Records to use =>
━━━━━━━━

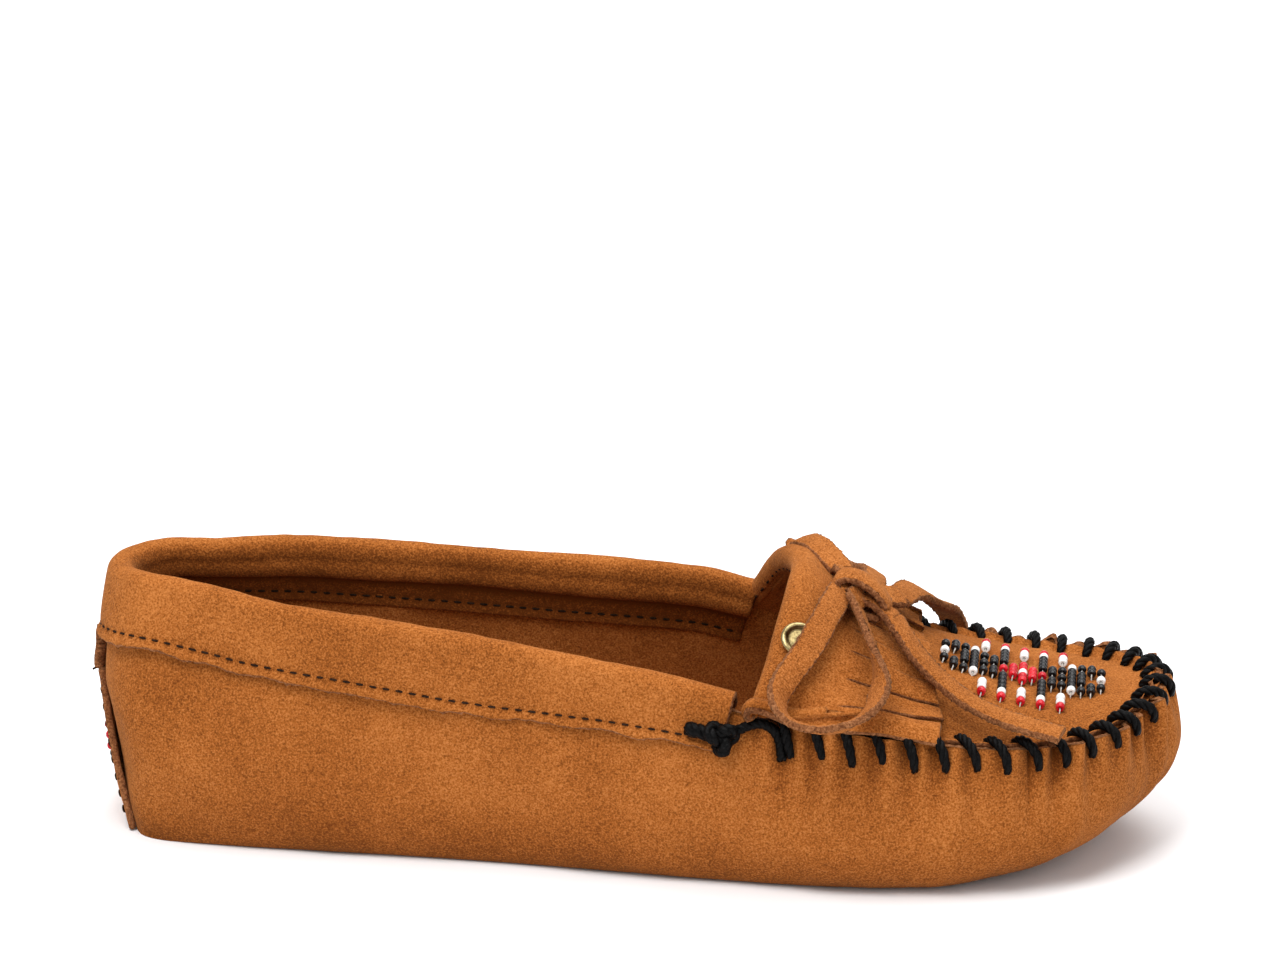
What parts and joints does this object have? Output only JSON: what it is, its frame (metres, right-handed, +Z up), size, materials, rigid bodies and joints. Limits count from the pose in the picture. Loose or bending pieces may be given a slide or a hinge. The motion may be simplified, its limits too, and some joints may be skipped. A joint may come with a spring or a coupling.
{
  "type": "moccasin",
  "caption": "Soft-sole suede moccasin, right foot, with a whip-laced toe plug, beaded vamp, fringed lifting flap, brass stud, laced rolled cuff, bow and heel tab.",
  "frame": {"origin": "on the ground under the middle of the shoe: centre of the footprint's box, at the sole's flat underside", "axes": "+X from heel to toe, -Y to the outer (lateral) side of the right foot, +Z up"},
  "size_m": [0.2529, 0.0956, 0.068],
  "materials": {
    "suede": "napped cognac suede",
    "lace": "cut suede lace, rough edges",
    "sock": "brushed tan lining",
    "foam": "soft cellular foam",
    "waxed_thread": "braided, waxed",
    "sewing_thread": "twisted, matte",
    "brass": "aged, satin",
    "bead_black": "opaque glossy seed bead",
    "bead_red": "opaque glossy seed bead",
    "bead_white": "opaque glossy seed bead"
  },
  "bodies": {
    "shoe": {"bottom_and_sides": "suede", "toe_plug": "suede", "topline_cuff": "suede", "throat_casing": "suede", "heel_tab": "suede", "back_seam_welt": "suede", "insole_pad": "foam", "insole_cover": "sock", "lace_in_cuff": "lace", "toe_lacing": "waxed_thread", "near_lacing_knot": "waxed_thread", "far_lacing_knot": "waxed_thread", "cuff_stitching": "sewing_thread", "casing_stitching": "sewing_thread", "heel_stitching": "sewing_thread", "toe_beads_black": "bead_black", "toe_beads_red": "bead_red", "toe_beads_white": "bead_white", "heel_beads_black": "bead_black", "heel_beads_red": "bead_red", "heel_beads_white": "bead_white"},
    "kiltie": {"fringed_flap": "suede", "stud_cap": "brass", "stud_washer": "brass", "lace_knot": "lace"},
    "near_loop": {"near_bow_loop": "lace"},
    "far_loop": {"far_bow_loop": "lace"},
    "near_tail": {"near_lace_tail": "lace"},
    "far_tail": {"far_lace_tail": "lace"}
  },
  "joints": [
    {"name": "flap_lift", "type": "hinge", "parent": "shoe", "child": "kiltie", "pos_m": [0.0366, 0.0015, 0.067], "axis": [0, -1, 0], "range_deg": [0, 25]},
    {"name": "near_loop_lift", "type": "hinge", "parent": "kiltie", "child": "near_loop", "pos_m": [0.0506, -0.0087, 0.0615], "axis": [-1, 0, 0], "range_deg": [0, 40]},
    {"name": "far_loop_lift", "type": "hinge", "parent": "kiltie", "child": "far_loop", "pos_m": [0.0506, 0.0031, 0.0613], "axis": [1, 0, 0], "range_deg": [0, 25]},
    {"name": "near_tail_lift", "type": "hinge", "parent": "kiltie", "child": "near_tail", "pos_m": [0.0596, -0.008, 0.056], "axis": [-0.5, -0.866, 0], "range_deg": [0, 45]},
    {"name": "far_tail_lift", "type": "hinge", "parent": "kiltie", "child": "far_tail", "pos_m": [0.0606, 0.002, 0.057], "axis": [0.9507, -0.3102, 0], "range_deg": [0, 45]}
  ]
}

━━━━━━━━

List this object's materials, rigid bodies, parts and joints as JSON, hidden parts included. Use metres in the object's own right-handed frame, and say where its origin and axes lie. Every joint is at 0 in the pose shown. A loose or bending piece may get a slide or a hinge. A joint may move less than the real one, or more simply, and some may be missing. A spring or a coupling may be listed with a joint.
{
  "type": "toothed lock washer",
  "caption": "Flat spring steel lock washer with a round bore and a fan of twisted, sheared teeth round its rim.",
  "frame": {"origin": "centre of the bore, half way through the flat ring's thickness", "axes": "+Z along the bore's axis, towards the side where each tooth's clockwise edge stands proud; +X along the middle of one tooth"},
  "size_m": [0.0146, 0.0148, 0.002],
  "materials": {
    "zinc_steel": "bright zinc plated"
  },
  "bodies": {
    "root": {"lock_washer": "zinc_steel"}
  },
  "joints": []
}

━━━━━━━━

What you should do => Copy out each line in the listing that has the word "from".

Response to this exercise =>
What parts and joints does this object have? Output only JSON: what it is, its frame (metres, right-handed, +Z up), size, materials, rigid bodies and joints. Limits count from the pose in the picture. Loose or bending pieces may be given a slide or a hinge. The motion may be simplified, its limits too, and some joints may be skipped. A joint may come with a spring or a coupling.
  "frame": {"origin": "on the ground under the middle of the shoe: centre of the footprint's box, at the sole's flat underside", "axes": "+X from heel to toe, -Y to the outer (lateral) side of the right foot, +Z up"},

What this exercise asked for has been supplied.